Transcribe only the lines from the line with "---------- origin at" through the line with "imported = [obj", exactly, counting both of those lines as part of the stretch.

Items from a data source
* begin *

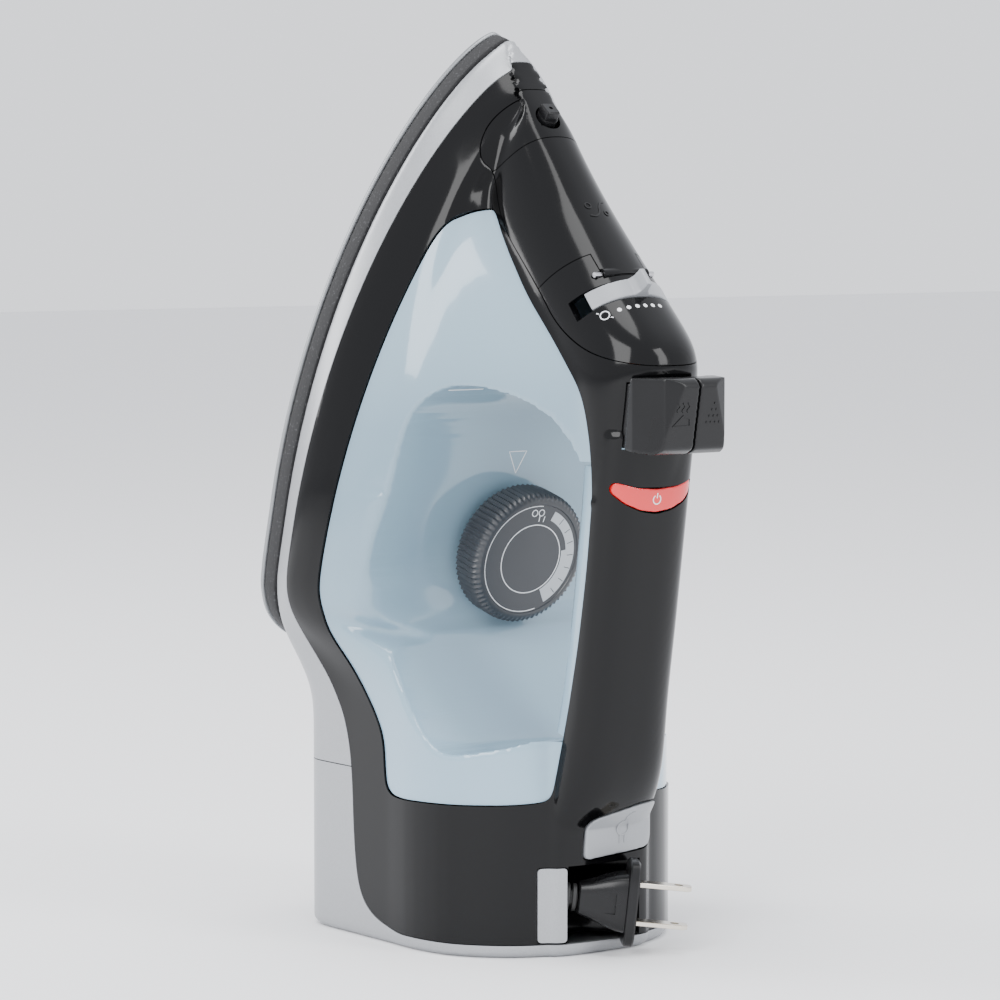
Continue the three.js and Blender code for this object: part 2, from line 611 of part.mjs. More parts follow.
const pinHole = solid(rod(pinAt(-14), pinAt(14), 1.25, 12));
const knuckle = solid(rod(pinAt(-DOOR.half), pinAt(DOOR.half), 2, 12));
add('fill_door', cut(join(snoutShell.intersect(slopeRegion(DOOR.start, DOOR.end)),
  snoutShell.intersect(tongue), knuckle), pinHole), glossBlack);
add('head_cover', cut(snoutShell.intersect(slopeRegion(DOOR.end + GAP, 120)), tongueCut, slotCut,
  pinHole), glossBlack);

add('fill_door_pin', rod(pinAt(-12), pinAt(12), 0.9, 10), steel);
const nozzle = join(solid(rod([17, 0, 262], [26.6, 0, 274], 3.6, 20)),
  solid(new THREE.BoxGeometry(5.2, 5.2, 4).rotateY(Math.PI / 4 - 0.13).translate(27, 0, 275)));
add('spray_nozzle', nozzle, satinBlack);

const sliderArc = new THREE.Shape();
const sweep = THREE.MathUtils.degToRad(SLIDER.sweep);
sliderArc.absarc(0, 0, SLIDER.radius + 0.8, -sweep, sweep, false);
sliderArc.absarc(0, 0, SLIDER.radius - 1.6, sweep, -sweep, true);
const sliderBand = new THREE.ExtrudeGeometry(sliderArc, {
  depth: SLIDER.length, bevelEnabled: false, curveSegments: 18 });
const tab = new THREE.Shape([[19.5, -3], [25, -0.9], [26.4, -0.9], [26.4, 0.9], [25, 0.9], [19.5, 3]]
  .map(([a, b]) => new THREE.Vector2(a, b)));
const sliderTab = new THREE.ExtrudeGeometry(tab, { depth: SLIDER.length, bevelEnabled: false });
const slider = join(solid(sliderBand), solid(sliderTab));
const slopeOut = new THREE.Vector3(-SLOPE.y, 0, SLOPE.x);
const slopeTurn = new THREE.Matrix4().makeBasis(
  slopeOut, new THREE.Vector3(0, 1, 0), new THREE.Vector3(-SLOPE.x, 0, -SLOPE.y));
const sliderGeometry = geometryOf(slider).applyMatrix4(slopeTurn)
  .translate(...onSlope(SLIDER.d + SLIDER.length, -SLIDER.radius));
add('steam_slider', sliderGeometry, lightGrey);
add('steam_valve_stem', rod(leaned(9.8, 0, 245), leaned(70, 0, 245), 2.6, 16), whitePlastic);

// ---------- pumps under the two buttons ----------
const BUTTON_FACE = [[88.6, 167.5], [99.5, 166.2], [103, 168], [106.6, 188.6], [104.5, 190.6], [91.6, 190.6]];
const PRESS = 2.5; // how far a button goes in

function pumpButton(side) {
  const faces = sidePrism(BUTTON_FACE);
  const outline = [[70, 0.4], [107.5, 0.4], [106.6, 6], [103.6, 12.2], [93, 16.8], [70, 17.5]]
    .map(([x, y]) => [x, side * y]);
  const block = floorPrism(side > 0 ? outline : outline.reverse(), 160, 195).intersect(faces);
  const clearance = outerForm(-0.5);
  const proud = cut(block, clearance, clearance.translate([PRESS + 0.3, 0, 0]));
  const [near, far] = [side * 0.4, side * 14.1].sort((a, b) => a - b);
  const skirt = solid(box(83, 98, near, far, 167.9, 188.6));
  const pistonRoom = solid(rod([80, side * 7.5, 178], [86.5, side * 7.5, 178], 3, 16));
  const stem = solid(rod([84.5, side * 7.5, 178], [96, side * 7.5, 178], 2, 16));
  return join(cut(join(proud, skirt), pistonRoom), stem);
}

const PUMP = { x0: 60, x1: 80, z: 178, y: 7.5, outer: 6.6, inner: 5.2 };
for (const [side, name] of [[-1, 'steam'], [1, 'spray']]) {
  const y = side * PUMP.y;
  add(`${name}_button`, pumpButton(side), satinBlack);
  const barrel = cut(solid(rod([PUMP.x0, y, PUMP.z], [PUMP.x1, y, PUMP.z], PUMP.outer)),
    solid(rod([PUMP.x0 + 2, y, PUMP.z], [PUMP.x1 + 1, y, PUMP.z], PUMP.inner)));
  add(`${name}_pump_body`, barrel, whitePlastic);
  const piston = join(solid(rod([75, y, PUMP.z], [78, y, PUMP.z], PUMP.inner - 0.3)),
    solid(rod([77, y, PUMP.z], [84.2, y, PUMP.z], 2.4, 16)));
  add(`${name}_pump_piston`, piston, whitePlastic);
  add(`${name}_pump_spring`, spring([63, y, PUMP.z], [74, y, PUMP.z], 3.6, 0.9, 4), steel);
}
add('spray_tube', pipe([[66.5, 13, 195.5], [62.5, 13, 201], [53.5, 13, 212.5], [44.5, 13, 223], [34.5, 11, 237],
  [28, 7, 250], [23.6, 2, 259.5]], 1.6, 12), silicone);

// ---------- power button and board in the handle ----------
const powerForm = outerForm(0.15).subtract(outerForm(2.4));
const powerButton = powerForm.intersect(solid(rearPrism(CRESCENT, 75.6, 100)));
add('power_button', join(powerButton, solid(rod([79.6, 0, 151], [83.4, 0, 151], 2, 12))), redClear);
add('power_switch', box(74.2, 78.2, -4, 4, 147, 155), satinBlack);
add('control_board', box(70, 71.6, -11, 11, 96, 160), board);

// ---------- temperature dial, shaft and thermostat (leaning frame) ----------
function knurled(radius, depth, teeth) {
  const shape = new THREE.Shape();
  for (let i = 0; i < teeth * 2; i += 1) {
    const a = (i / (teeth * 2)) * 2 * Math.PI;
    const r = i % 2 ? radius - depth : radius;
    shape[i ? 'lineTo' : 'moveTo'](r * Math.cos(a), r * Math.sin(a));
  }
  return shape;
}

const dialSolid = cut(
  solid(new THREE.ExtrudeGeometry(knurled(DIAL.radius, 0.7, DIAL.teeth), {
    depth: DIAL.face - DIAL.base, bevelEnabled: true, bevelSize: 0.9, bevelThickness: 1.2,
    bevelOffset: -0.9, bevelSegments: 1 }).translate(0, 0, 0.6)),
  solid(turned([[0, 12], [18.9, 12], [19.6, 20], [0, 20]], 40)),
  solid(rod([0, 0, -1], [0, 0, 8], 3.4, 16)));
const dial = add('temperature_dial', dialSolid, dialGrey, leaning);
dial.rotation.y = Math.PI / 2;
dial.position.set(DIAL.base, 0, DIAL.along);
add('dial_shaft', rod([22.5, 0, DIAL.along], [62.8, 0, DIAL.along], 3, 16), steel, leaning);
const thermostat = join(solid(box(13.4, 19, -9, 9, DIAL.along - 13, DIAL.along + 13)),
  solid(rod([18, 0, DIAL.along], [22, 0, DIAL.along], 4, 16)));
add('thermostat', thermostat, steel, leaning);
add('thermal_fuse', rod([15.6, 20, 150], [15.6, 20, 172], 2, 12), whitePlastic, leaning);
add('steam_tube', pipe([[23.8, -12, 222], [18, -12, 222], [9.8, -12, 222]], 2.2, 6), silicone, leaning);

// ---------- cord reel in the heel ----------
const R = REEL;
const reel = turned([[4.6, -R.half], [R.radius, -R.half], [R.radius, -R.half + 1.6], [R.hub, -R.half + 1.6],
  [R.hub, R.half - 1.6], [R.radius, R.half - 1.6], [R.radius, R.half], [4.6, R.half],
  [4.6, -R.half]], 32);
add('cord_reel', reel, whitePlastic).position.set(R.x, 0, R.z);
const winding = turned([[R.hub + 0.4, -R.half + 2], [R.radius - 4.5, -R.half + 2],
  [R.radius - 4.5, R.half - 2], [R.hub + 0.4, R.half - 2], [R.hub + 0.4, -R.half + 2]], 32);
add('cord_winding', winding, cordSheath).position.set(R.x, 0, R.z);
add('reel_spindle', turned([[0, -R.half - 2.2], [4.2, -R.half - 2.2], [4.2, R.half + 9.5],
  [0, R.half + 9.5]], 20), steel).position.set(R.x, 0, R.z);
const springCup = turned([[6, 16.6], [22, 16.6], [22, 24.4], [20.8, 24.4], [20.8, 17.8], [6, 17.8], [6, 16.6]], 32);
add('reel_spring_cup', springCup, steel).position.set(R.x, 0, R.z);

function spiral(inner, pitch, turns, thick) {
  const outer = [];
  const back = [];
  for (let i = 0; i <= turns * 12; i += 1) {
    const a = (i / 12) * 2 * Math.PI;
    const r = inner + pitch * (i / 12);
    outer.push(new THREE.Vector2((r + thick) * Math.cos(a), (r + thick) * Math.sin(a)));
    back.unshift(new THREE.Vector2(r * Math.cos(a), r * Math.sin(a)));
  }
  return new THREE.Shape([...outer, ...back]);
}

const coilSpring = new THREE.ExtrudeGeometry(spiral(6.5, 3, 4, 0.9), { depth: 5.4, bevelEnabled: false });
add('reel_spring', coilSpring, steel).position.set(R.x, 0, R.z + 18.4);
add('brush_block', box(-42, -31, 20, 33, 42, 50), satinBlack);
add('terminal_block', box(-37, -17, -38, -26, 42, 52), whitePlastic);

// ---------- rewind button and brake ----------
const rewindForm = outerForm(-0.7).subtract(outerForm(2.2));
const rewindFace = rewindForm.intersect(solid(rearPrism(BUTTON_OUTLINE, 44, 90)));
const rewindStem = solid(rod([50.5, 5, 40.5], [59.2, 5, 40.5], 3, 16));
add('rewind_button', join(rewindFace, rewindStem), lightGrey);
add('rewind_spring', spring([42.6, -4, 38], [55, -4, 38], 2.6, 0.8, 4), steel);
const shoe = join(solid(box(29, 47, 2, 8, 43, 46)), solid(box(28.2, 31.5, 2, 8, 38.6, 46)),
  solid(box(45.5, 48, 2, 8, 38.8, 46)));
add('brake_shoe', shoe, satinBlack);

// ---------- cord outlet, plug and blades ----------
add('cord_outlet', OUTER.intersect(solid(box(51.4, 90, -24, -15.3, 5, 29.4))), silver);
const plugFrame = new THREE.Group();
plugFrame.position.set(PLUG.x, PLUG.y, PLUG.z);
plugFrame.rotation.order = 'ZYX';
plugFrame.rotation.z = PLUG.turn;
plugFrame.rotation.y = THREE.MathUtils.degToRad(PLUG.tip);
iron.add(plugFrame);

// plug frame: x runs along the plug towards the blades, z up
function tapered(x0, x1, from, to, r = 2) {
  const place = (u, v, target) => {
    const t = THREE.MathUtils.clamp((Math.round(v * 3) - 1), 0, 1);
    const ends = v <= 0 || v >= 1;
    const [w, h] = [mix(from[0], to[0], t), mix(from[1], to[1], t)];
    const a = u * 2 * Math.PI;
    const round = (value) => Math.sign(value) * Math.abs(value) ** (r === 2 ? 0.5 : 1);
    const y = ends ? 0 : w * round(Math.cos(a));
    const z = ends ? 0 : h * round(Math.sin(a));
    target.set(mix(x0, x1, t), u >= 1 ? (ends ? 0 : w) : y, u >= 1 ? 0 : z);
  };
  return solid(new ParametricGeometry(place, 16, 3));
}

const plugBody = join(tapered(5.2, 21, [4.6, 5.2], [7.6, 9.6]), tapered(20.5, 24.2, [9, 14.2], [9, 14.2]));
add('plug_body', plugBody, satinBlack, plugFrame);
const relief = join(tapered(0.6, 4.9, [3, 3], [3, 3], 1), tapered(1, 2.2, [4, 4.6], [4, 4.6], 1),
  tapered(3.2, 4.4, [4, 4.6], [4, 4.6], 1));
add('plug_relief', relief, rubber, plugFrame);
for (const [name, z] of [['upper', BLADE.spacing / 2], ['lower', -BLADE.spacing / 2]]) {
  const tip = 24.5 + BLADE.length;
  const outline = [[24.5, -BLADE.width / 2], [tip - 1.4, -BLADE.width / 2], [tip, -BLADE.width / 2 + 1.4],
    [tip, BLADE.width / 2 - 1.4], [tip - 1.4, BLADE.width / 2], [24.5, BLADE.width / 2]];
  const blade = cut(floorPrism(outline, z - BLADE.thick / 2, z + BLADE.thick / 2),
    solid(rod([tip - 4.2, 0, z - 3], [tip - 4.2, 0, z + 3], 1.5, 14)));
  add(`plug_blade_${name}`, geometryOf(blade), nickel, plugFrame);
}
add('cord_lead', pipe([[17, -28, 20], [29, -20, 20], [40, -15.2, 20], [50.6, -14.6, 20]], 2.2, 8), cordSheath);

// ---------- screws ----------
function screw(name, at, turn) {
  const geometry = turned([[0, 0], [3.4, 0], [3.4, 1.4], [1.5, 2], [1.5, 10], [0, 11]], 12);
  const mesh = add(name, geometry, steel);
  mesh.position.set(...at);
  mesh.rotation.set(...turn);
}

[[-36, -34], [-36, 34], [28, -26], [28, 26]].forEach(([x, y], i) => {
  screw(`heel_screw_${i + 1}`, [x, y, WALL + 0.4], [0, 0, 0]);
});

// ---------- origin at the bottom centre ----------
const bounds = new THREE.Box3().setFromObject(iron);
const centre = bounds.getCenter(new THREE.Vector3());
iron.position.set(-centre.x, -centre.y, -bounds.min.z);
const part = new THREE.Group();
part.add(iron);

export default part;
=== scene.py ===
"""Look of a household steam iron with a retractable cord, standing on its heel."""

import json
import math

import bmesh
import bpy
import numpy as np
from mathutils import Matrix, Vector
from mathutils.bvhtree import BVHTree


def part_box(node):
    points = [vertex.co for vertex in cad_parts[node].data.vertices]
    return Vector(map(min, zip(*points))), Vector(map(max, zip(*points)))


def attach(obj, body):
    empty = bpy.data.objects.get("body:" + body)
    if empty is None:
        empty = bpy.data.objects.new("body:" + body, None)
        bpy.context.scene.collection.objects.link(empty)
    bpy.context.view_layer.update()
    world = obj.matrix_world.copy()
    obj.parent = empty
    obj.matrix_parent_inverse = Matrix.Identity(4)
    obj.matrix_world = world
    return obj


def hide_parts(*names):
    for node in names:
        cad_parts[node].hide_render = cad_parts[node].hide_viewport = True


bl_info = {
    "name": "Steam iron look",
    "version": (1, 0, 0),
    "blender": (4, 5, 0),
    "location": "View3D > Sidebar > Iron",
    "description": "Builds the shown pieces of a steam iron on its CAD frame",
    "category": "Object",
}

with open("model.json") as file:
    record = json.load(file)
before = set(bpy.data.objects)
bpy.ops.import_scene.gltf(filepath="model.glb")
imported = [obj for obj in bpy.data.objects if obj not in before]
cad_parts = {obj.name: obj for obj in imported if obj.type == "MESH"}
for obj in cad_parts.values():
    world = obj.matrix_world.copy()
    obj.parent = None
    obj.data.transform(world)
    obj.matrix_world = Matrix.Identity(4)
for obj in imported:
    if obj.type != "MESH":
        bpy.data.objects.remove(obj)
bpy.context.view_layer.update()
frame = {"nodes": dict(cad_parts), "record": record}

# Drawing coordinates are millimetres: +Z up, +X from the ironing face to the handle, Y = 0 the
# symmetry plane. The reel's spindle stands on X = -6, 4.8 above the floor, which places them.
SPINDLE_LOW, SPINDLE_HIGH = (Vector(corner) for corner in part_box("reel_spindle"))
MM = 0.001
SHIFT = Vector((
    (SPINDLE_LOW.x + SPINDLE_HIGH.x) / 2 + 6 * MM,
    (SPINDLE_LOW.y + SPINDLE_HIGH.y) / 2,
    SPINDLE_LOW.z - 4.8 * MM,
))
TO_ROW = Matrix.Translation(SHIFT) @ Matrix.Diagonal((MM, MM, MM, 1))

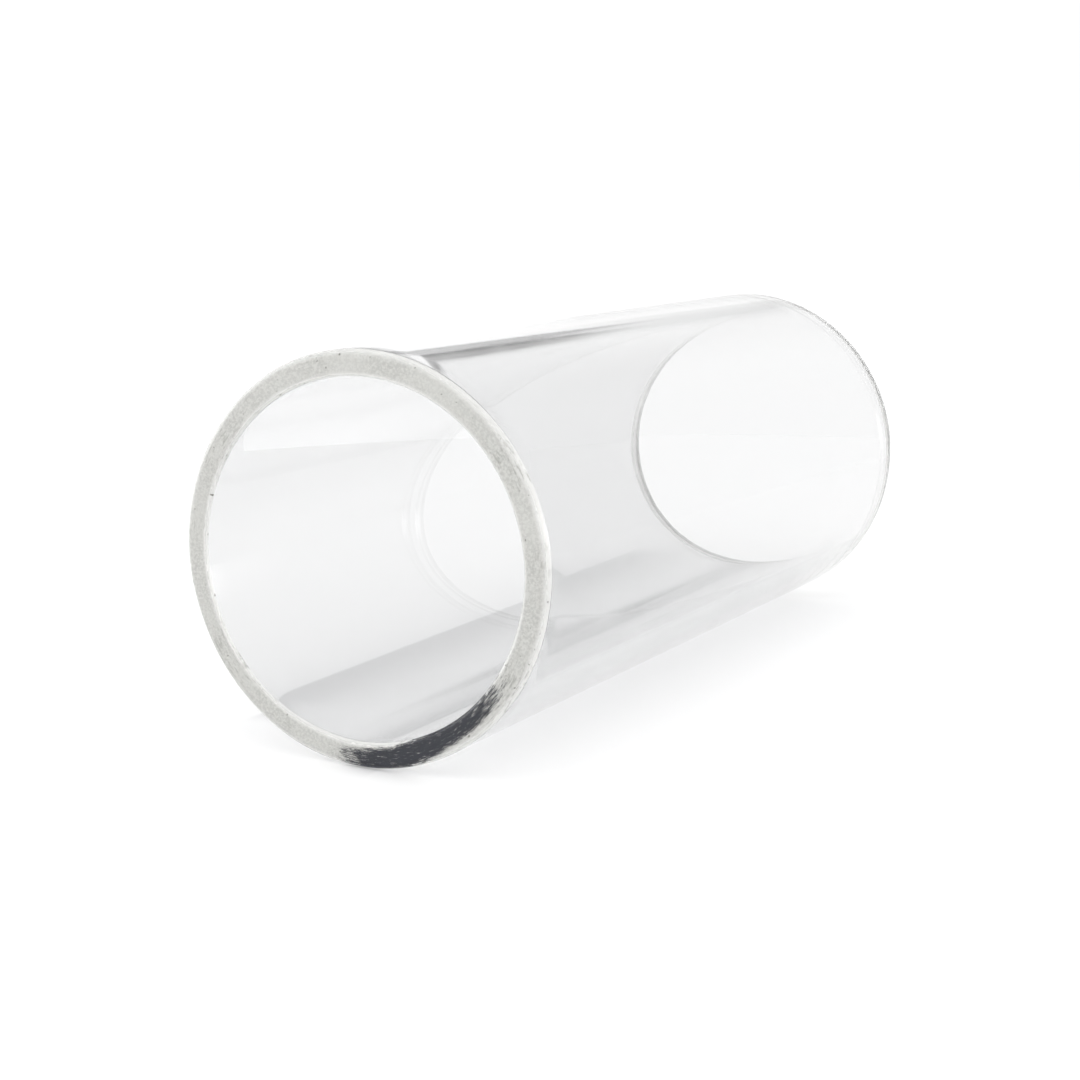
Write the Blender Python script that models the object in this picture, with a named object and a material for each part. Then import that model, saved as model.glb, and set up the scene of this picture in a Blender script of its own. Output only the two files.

* end *

**Complete answer:**
// ---------- origin at the bottom centre ----------
const bounds = new THREE.Box3().setFromObject(iron);
const centre = bounds.getCenter(new THREE.Vector3());
iron.position.set(-centre.x, -centre.y, -bounds.min.z);
const part = new THREE.Group();
part.add(iron);

export default part;
=== scene.py ===
"""Look of a household steam iron with a retractable cord, standing on its heel."""

import json
import math

import bmesh
import bpy
import numpy as np
from mathutils import Matrix, Vector
from mathutils.bvhtree import BVHTree


def part_box(node):
    points = [vertex.co for vertex in cad_parts[node].data.vertices]
    return Vector(map(min, zip(*points))), Vector(map(max, zip(*points)))


def attach(obj, body):
    empty = bpy.data.objects.get("body:" + body)
    if empty is None:
        empty = bpy.data.objects.new("body:" + body, None)
        bpy.context.scene.collection.objects.link(empty)
    bpy.context.view_layer.update()
    world = obj.matrix_world.copy()
    obj.parent = empty
    obj.matrix_parent_inverse = Matrix.Identity(4)
    obj.matrix_world = world
    return obj


def hide_parts(*names):
    for node in names:
        cad_parts[node].hide_render = cad_parts[node].hide_viewport = True


bl_info = {
    "name": "Steam iron look",
    "version": (1, 0, 0),
    "blender": (4, 5, 0),
    "location": "View3D > Sidebar > Iron",
    "description": "Builds the shown pieces of a steam iron on its CAD frame",
    "category": "Object",
}

with open("model.json") as file:
    record = json.load(file)
before = set(bpy.data.objects)
bpy.ops.import_scene.gltf(filepath="model.glb")
imported = [obj for obj in bpy.data.objects if obj not in before]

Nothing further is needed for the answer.